Globalization refers to the establishment of worldwide operations and the development of standardized products and marketing. Companies are pushed to go global due to regional trading blocks, declining tariffs, the opportunity to open up new markets, and to take advantage of the information technology boom. E-commerce, in particular, has produced a commonality of taste worldwide and permitted instantaneous global marketing possible. Globalization has fostered and been aided by strategic alliances of rivals, suppliers and customers.
The drawbacks to globalization are the riskier nature of going global due to the divergent needs of different cultures, the loss of a company’s identity with its home country, a loss of flexibility and responsiveness, as well as the neglect of the need for differentiated products. Regionalization, then, would be less risky, more manageable, and have the ability to take advantage of local competencies. It has been favored over globalization by pressures of consumer preferences based on cultural or national differences. Domestic subsidies and new production technologies serve as enticements for regionalization. Companies often try to go global, yet act local to take advantage of each mode of entry into the marketplace.
The entry strategies and their merits include the following:
a) Exporting-This is a low-risk venture which is a good way to test the overseas market; however, many countries have regulations which make it difficult to remove an inefficient distributor. Other problems include export-import tariffs and quotas, freight costs, and distance from suppliers.
b) Licensing- this gives the host country the right to use a foreign company’s patents, trademarks, and technology for a specified period of time in exchange for a fee. This low-risk agreement requires little in the way of investment and is a good alternative when restrictions prohibit other market ventures. It also avoids tariffs and quotas. Considerations include whether there is sufficient trademark and patent protection, the quality of previous dealings with the host country, and the possibility of the licensee turning into a competitor.
c) Contract manufacturing- this is a common means to take advantage of cheap labor overseas and requires little capital investment. The goods are then shipped back to the foreign company for sale or can be sold in the host country. To be successful, managers must ensure the reliability and quality of the local contractor and work out an adequate repatriation of capital repatriation.
d) Management contracts- this “turnkey” operation involves a company being paid by the host country to design and develop a business or other venture and then turning over the business to the locals to manage. If this is done with the government of the country, there are greater risks such as contract revocation and the rescission of bank guarantees.
e) International joint ventures- this agreement between two companies to produce a product or service together involves considerable investment and risk. The advantages of such an operation are that it overcomes trade barriers, facilitates rapid entry into the host county, and provides an increased economy of scale, a strong competitive edge, additional raw materials and less vulnerability to risks in the host country. Unfortunately, sixty per-cent of these joint ventures fail because not enough planning was involved to ensure a “fit” between the partners as pertains to common strategies and objectives, control issues, and administration of the business.
f) Fully owned subsidiaries- An MNC may start its company from scratch or take over an existing firm in the host country.

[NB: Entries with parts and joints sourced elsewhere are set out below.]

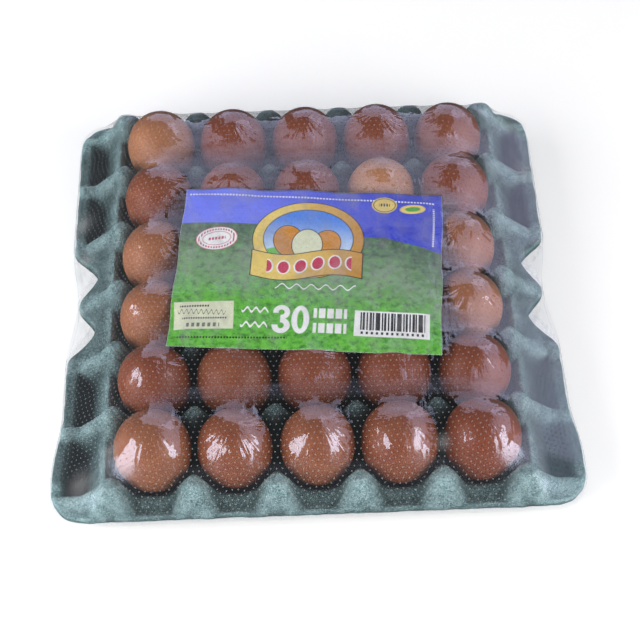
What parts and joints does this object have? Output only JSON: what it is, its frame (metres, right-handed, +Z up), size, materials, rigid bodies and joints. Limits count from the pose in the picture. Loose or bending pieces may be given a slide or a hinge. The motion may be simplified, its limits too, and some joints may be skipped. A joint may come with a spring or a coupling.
{
  "type": "egg carton",
  "caption": "Square tray of eggs in moulded grey-green pulp, with a printed sheet on top and clear perforated film shrunk over all of it.",
  "frame": {"origin": "under the middle of the tray, on the surface that it stands on", "axes": "+Z up, +X along a row of five cups, -Y towards the viewer, along the columns of six cups"},
  "size_m": [0.3038, 0.3018, 0.0598],
  "materials": {
    "pulp": "matt, fibrous moulded pulp",
    "eggshell": "satin brown eggshell",
    "printed_sheet": "satin printed sheet",
    "clear_film": "clear glossy shrink film with pin holes"
  },
  "bodies": {
    "root": {"tray": "pulp", "egg_r1_c1": "eggshell", "egg_r1_c2": "eggshell", "egg_r1_c3": "eggshell", "egg_r1_c4": "eggshell", "egg_r1_c5": "eggshell", "egg_r2_c1": "eggshell", "egg_r2_c2": "eggshell", "egg_r2_c3": "eggshell", "egg_r2_c4": "eggshell", "egg_r2_c5": "eggshell", "egg_r3_c1": "eggshell", "egg_r3_c2": "eggshell", "egg_r3_c3": "eggshell", "egg_r3_c4": "eggshell", "egg_r3_c5": "eggshell", "egg_r4_c1": "eggshell", "egg_r4_c2": "eggshell", "egg_r4_c3": "eggshell", "egg_r4_c4": "eggshell", "egg_r4_c5": "eggshell", "egg_r5_c1": "eggshell", "egg_r5_c2": "eggshell", "egg_r5_c3": "eggshell", "egg_r5_c4": "eggshell", "egg_r5_c5": "eggshell", "egg_r6_c1": "eggshell", "egg_r6_c2": "eggshell", "egg_r6_c3": "eggshell", "egg_r6_c4": "eggshell", "egg_r6_c5": "eggshell", "label": "printed_sheet", "film": "clear_film"}
  },
  "joints": []
}
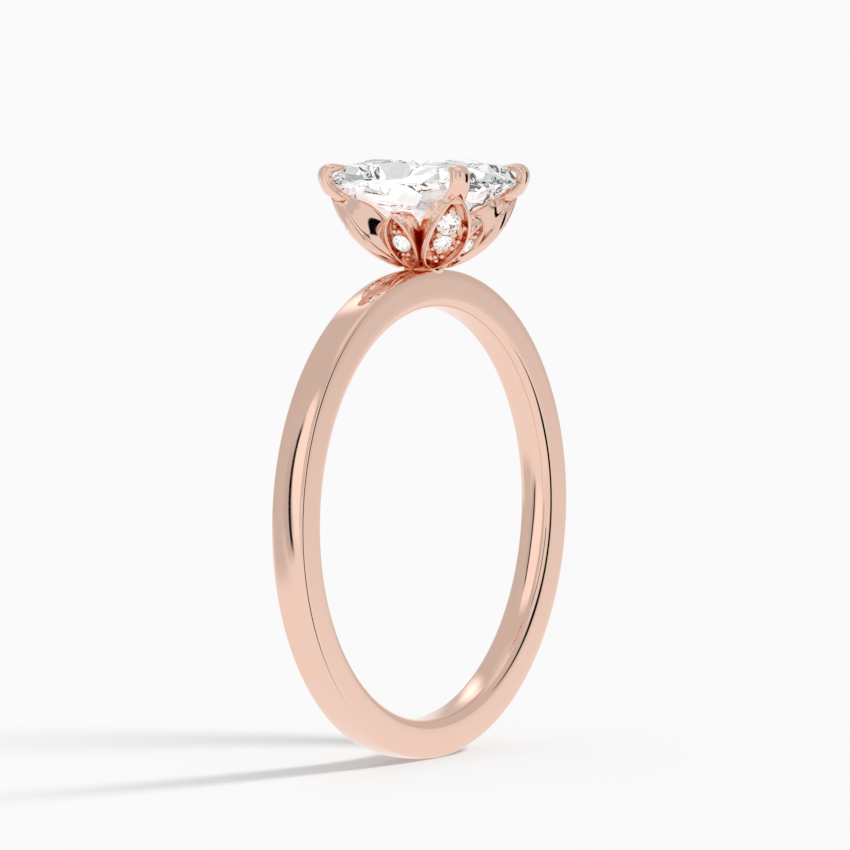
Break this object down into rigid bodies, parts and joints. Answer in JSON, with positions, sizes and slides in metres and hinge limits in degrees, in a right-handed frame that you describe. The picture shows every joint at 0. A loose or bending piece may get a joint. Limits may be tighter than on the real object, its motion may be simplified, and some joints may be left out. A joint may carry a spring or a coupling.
{
  "type": "engagement ring",
  "caption": "Rose gold engagement ring: slim polished band, four claw prongs on pave-set petals, elongated cushion-cut centre stone.",
  "frame": {"origin": "centre of the finger hole, midway across the band", "axes": "+Y along the finger hole's axis, +Z from the hole's centre up through the centre stone, +X across the band's plane"},
  "size_m": [0.0196, 0.0074, 0.024],
  "materials": {
    "rose_gold_band": "mirror polish",
    "rose_gold_head": "mirror polish",
    "centre_diamond": "faceted, polished",
    "melee_diamond": "faceted, polished"
  },
  "bodies": {
    "root": {"shank": "rose_gold_band", "head_collar": "rose_gold_head", "centre_stone": "centre_diamond", "corner_petal_front_left": "rose_gold_head", "claw_prong_front_left": "rose_gold_head", "upper_melee_front_left": "melee_diamond", "lower_melee_front_left": "melee_diamond", "corner_petal_back_left": "rose_gold_head", "claw_prong_back_left": "rose_gold_head", "upper_melee_back_left": "melee_diamond", "lower_melee_back_left": "melee_diamond", "corner_petal_back_right": "rose_gold_head", "claw_prong_back_right": "rose_gold_head", "upper_melee_back_right": "melee_diamond", "lower_melee_back_right": "melee_diamond", "corner_petal_front_right": "rose_gold_head", "claw_prong_front_right": "rose_gold_head", "upper_melee_front_right": "melee_diamond", "lower_melee_front_right": "melee_diamond", "side_petal_front": "rose_gold_head", "side_melee_front": "melee_diamond", "side_petal_left": "rose_gold_head", "side_melee_left": "melee_diamond", "side_petal_back": "rose_gold_head", "side_melee_back": "melee_diamond", "side_petal_right": "rose_gold_head", "side_melee_right": "melee_diamond"}
  },
  "joints": []
}
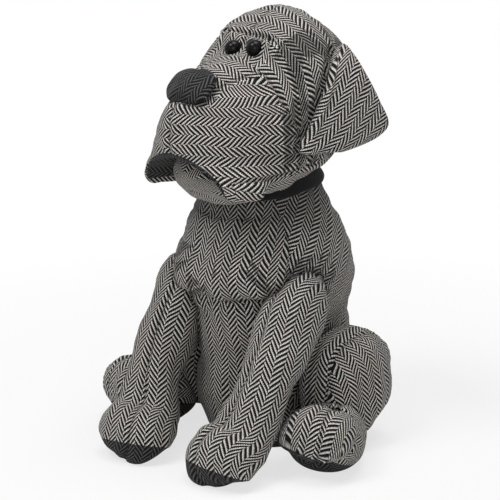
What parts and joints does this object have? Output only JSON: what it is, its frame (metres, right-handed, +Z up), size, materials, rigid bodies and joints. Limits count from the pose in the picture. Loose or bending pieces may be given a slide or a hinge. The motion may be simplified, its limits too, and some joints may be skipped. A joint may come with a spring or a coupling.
{
  "type": "weighted fabric door stop",
  "caption": "Sitting dog sewn from herringbone tweed, stuffed and weighted, with floppy ears, hanging lips and dark soles; it sits on the floor and holds a door open.",
  "frame": {"origin": "on the floor, under the middle of the outer box", "axes": "+Z up, the dog faces -Y, its left side is +X"},
  "size_m": [0.1962, 0.2158, 0.276],
  "materials": {
    "tweed": "matt woollen herringbone tweed, black and cream yarn",
    "dark_tweed": "matt woollen herringbone, charcoal and grey yarn",
    "band_cloth": "plain matt black cloth",
    "bead": "glossy black"
  },
  "bodies": {
    "root": {"head": "tweed", "lower_jaw": "tweed", "lip_lining": "dark_tweed", "nose": "dark_tweed", "eye_left": "bead", "eye_right": "bead", "ear_left": "tweed", "ear_right": "tweed", "ear_lining_left": "dark_tweed", "ear_lining_right": "dark_tweed", "torso": "tweed", "base_panel": "dark_tweed", "neck_band": "band_cloth", "front_leg_left": "tweed", "front_leg_right": "tweed", "front_sole_left": "dark_tweed", "front_sole_right": "dark_tweed", "haunch_left": "tweed", "haunch_right": "tweed", "hind_foot_left": "tweed", "hind_foot_right": "tweed", "hind_sole_left": "dark_tweed", "hind_sole_right": "dark_tweed", "tail": "tweed"}
  },
  "joints": []
}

With acquisition of a host site company, an MNC is assured a rapid entry due to the established product and distribution networks. This advantage balances the heavier investment involved with this strategy. When the MNC starts from scratch, a host of risks are inherent such as political instability, attitudes toward foreign investment, currency instability and repatriation issues, to name a few. However, the company maintains a tighter control over its operations.
6) Discuss the considerations in strategic choice, including the typical stages of the MNC and the need for a long-term global perspective.
Entry-level strategies will depend on other critical factors such as the following:
a) Firm factors- These include international experience, core competencies and capabilities, the firm’s national culture, as well as the firm’s strategy, goals, and motivation.
b) Industry factors- such factors includes industry growth rate, technology, and the extent of globalization in the industry.
c) Location factors- these take into accounts the country’s risk factors, cultural distance, potential and competition of the local market.
d) Venture-specific factors- tacit knowledge of the venture, the extent to which it will be researched and developed with partners, and consideration of cost and size of venture affect choices.